--- Start of INFORMATION SUPPLIED ---

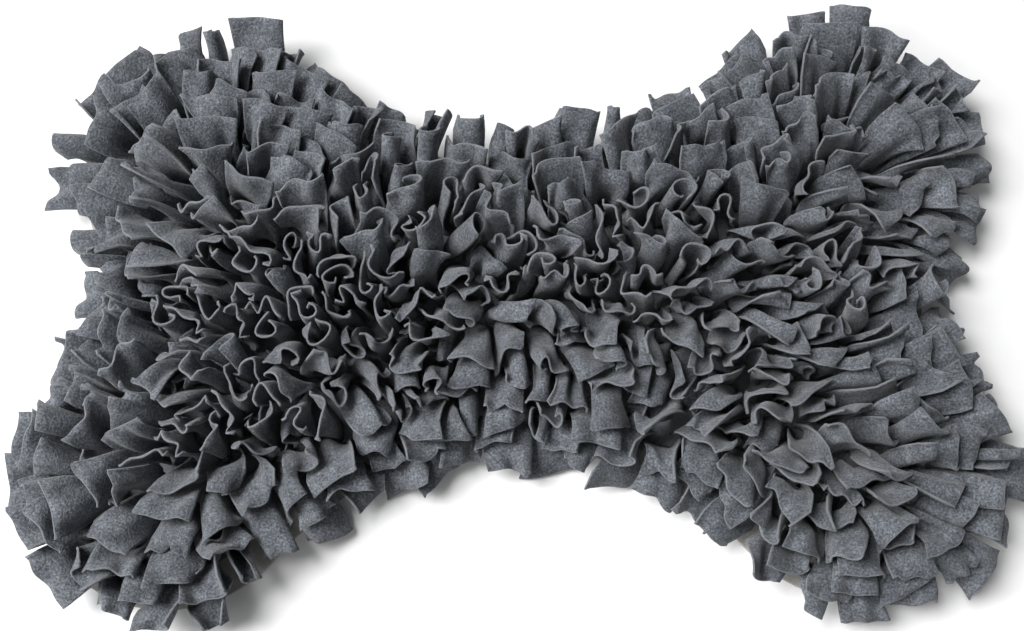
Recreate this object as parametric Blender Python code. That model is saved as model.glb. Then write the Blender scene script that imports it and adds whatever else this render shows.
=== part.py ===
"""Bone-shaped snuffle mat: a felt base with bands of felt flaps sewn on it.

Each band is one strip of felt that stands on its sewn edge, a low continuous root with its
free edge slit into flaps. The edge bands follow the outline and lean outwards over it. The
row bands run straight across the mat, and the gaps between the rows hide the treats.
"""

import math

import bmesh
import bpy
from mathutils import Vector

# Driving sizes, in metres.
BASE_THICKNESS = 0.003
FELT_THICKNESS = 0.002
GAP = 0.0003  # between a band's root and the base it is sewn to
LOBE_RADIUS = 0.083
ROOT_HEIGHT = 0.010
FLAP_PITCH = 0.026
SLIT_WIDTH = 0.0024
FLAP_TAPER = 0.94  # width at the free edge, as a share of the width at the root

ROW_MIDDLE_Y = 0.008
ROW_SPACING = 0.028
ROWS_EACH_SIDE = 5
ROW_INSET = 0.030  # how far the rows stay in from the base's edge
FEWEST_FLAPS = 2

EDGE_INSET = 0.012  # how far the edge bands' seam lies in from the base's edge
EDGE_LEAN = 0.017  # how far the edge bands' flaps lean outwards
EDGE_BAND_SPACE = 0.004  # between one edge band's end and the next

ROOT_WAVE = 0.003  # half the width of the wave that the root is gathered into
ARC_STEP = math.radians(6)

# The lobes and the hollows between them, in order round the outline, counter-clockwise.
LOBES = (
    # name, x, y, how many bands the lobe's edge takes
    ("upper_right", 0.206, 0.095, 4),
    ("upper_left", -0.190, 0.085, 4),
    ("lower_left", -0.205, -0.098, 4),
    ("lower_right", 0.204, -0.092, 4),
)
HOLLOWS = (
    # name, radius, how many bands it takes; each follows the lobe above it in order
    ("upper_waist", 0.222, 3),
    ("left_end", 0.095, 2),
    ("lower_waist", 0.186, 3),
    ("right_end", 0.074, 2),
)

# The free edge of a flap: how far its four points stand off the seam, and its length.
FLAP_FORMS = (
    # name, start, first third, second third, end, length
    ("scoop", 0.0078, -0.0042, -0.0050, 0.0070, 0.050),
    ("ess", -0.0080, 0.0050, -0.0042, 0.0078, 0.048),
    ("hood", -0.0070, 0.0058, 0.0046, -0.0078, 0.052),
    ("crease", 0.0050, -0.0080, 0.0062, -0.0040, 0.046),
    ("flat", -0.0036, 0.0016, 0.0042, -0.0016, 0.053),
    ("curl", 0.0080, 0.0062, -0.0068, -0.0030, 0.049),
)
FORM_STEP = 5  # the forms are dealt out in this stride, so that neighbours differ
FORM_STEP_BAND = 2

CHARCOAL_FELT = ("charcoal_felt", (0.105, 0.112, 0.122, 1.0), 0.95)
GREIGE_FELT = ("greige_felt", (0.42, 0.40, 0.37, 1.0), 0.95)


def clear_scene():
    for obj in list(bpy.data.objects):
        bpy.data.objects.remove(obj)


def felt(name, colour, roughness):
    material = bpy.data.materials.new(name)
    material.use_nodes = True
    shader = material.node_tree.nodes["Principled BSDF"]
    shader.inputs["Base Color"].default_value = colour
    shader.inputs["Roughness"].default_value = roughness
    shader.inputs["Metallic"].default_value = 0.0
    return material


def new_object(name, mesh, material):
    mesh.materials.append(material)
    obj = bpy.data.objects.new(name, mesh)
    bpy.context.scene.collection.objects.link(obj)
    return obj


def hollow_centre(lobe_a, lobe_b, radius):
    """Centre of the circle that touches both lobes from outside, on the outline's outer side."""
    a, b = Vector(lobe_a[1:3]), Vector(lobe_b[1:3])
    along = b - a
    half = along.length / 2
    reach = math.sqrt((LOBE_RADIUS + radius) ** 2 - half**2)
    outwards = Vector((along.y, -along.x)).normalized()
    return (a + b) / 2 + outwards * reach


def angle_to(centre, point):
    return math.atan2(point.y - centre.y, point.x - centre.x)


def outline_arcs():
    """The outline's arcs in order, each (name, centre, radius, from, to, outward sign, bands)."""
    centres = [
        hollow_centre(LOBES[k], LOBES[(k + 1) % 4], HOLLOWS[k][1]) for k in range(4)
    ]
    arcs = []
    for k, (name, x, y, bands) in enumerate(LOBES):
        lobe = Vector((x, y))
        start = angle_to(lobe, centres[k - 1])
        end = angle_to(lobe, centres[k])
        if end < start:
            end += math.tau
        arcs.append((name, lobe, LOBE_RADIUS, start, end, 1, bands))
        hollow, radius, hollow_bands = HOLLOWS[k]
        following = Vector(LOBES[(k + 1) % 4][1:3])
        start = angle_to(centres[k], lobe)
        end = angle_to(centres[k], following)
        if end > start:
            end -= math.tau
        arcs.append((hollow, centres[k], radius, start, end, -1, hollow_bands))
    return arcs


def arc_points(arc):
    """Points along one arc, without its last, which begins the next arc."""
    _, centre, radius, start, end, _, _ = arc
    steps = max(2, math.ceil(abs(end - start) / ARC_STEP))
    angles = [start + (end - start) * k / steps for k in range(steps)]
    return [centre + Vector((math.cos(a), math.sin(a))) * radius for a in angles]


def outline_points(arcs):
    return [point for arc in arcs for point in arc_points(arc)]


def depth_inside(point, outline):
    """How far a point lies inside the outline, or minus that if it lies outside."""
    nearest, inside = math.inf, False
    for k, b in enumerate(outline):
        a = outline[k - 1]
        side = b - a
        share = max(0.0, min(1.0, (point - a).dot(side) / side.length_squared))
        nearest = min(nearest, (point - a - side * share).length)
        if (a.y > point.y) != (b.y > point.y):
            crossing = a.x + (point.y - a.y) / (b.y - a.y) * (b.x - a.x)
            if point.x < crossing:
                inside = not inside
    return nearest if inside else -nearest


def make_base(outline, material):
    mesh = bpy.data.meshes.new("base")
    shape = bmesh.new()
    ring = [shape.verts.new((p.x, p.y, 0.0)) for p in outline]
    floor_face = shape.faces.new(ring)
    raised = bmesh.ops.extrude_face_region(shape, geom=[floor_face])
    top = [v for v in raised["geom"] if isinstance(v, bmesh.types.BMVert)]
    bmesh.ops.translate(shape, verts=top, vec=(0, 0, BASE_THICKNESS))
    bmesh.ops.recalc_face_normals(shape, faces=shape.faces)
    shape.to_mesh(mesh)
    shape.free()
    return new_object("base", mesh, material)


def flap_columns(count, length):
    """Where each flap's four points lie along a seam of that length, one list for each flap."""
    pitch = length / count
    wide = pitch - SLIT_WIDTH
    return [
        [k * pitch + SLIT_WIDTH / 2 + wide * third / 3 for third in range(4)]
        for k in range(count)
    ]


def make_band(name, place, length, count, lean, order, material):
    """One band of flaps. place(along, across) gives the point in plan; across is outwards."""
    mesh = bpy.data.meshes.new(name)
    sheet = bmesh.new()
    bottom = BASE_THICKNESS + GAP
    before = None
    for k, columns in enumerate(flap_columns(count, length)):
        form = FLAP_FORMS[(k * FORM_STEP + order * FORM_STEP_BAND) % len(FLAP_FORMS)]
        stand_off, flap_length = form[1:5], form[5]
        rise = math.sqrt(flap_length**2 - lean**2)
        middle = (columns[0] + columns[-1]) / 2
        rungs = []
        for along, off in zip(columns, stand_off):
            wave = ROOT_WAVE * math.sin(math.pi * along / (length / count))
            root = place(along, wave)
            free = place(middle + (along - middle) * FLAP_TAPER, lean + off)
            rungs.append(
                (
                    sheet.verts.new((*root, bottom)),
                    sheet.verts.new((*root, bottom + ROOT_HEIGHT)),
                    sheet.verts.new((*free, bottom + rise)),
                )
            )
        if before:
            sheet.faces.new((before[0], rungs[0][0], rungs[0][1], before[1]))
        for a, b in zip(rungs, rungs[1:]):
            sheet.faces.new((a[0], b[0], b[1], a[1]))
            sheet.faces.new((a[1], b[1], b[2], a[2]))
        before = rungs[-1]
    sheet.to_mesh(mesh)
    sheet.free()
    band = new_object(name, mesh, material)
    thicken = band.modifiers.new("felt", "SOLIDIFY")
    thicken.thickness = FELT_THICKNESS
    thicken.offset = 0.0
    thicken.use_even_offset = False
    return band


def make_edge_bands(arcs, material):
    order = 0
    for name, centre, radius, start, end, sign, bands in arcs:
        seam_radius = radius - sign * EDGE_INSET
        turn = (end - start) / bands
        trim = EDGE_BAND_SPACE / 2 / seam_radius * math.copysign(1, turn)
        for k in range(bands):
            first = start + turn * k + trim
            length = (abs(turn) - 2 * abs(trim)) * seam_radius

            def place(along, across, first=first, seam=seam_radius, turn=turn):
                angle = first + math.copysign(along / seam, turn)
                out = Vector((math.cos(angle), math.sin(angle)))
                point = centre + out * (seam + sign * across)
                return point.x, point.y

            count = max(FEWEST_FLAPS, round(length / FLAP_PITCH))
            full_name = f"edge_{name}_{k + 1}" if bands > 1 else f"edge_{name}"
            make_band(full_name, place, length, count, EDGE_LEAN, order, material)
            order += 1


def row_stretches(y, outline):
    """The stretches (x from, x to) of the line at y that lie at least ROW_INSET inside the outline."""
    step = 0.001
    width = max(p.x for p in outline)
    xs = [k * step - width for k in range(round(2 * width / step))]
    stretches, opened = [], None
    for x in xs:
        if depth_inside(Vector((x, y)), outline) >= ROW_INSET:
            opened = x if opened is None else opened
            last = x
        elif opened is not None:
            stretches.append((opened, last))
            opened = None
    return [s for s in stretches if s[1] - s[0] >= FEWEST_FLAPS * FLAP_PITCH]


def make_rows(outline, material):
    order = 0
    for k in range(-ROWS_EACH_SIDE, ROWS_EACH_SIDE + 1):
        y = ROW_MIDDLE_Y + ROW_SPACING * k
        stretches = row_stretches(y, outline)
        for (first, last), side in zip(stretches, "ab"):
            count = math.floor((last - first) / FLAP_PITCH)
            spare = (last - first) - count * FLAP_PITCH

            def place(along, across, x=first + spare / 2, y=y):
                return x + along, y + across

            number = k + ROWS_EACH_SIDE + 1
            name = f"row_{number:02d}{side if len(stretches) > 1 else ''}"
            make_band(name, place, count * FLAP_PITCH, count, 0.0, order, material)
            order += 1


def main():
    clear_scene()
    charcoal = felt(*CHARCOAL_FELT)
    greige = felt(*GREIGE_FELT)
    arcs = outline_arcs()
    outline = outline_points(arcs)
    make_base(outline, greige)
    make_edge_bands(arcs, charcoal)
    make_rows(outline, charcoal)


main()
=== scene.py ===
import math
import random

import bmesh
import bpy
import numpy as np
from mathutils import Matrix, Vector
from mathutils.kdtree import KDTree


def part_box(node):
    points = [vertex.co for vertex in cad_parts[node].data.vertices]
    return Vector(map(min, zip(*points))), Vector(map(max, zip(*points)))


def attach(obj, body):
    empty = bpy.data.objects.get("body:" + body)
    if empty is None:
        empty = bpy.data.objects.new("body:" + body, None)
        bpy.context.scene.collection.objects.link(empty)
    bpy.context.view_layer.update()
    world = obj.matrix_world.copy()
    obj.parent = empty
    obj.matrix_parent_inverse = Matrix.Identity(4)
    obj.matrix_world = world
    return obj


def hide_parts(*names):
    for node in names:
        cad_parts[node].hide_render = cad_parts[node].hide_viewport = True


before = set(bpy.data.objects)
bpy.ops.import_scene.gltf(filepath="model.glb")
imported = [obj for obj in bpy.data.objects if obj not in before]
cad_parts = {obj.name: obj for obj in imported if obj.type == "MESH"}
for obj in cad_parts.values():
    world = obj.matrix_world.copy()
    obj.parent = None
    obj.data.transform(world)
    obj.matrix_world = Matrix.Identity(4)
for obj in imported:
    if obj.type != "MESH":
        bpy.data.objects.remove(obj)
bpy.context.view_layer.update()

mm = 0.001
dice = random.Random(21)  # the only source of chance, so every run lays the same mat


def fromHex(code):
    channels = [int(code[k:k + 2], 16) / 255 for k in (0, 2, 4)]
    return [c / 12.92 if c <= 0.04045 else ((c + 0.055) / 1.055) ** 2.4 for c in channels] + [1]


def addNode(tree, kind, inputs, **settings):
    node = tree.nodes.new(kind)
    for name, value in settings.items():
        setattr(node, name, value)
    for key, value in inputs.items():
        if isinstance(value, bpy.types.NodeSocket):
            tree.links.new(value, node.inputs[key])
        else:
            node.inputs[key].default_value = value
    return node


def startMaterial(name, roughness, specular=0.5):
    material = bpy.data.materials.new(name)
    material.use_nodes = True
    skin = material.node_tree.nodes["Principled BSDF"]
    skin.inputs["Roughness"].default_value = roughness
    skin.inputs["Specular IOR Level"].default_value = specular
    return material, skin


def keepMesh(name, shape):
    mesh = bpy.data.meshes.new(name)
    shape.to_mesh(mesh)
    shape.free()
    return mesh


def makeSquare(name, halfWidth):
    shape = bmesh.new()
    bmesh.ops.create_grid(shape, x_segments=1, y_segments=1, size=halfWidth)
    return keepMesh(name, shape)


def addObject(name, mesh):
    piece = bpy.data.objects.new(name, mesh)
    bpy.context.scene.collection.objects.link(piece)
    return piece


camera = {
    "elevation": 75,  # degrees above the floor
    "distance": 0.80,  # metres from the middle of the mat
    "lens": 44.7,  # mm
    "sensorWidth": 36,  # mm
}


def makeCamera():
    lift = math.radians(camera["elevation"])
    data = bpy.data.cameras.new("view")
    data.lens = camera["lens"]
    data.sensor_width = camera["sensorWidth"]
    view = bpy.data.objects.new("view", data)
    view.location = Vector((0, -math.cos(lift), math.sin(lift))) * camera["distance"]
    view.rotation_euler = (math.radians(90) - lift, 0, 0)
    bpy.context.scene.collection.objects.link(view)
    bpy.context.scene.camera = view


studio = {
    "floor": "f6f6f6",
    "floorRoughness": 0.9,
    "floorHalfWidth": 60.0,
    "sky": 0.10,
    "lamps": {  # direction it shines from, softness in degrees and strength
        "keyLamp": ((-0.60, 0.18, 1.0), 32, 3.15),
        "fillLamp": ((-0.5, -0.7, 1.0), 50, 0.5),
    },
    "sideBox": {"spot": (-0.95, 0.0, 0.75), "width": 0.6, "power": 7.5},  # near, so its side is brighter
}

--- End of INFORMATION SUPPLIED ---

== DIRECTION ==
Exactly the lines from the line that has "def place(along, across, x=first" through the line that has "before = set(bpy.data.objects)" are to be repeated, both included, with nothing added.

== ANSWER TO THE EXERCISE ==
            def place(along, across, x=first + spare / 2, y=y):
                return x + along, y + across

            number = k + ROWS_EACH_SIDE + 1
            name = f"row_{number:02d}{side if len(stretches) > 1 else ''}"
            make_band(name, place, count * FLAP_PITCH, count, 0.0, order, material)
            order += 1


def main():
    clear_scene()
    charcoal = felt(*CHARCOAL_FELT)
    greige = felt(*GREIGE_FELT)
    arcs = outline_arcs()
    outline = outline_points(arcs)
    make_base(outline, greige)
    make_edge_bands(arcs, charcoal)
    make_rows(outline, charcoal)


main()
=== scene.py ===
import math
import random

import bmesh
import bpy
import numpy as np
from mathutils import Matrix, Vector
from mathutils.kdtree import KDTree


def part_box(node):
    points = [vertex.co for vertex in cad_parts[node].data.vertices]
    return Vector(map(min, zip(*points))), Vector(map(max, zip(*points)))


def attach(obj, body):
    empty = bpy.data.objects.get("body:" + body)
    if empty is None:
        empty = bpy.data.objects.new("body:" + body, None)
        bpy.context.scene.collection.objects.link(empty)
    bpy.context.view_layer.update()
    world = obj.matrix_world.copy()
    obj.parent = empty
    obj.matrix_parent_inverse = Matrix.Identity(4)
    obj.matrix_world = world
    return obj


def hide_parts(*names):
    for node in names:
        cad_parts[node].hide_render = cad_parts[node].hide_viewport = True


before = set(bpy.data.objects)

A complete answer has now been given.